Le marbre, malgré sa valeur vénale, entre dans la construction des édifices : on le trouve en masses considérables : dans le monde gréco-latin, il est par excellence la matière monumentale. C’est aussi le calcaire auquel on compare, pour en définir les qualités, toutes les pierres dont la sculpture doit tirer parti. Avec sa blancheur, la finesse de son grain, sa transparence, il se prête à rendre toutes les délicatesses du modelé. Il donne toute la gamme du clair-obscur : les lumières, les ombres et dans l’intervalle la variété infinie des demi-teintes. La morbidesse des chairs, la souplesse des étoffes, les détails infinis de la vie, il les traduit et il les nuance ; mais quelque chose nous dit que malgré sa dureté il est fragile : l’expérience nous l’apprend. Avec sa belle cristallisation, sa ténacité n’est pas extrême. Les évidemens, les refouillemens que l’on pratique dans sa masse, peuvent accroître l’effet d’une œuvre et intéresser à titre de difficultés vaincues, mais ils compromettent sa solidité et inquiètent sur sa durée : ils lui font perdre une partie de sa virtualité native. Une statue veut paraître tirée d’un bloc, et si le marbre réclame un travail d’une grande perfection, il demande aussi qu’on lui conserve le caractère d’une substance qui, par destination, résiste à l’homme et au temps. De quel ordre serait une œuvre dans laquelle l’idée du marbre disparaît si bien qu’on la dirait coulée dans un moule comme de la porcelaine ? Le marbre a sa dignité, il a ses susceptibilités : il aime à montrer que, s’il a été vaincu, il y a eu lutte, et que, s’il y a chef-d’œuvre, il y a mis du sien.

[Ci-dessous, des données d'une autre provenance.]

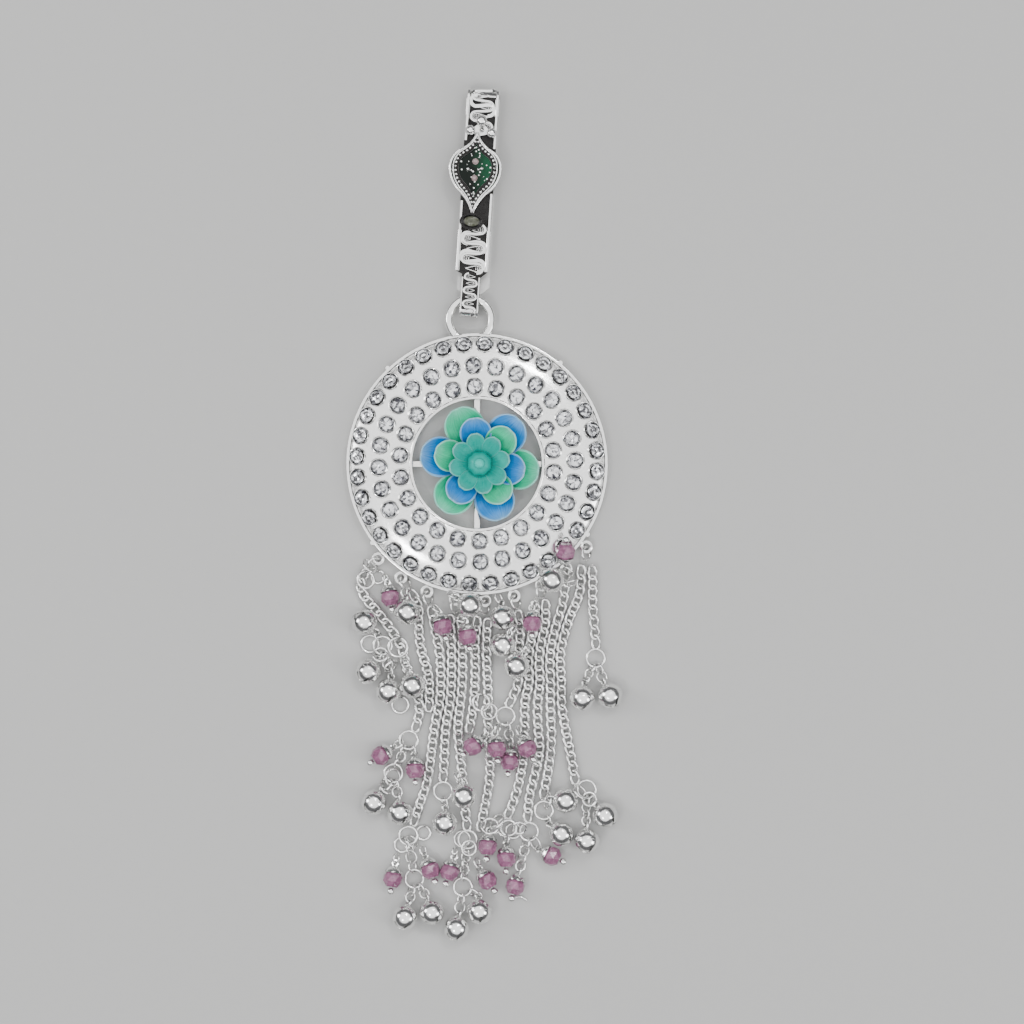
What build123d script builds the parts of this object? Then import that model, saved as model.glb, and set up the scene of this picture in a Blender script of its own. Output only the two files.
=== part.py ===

Le repos, les sentimens durables, qu’ils soient rians, tristes ou concentrés, les actions qui n’impliquent qu’à peine le déplacement du sujet, voilà ce que le marbre comporte et ce dont il faut tenir compte quand on veut le faire parler ; en même temps que, pour y établir la composition, on doit l’inscrire dans des lignes stables qui, comme celles de la pyramide, donnent l’idée de solidité.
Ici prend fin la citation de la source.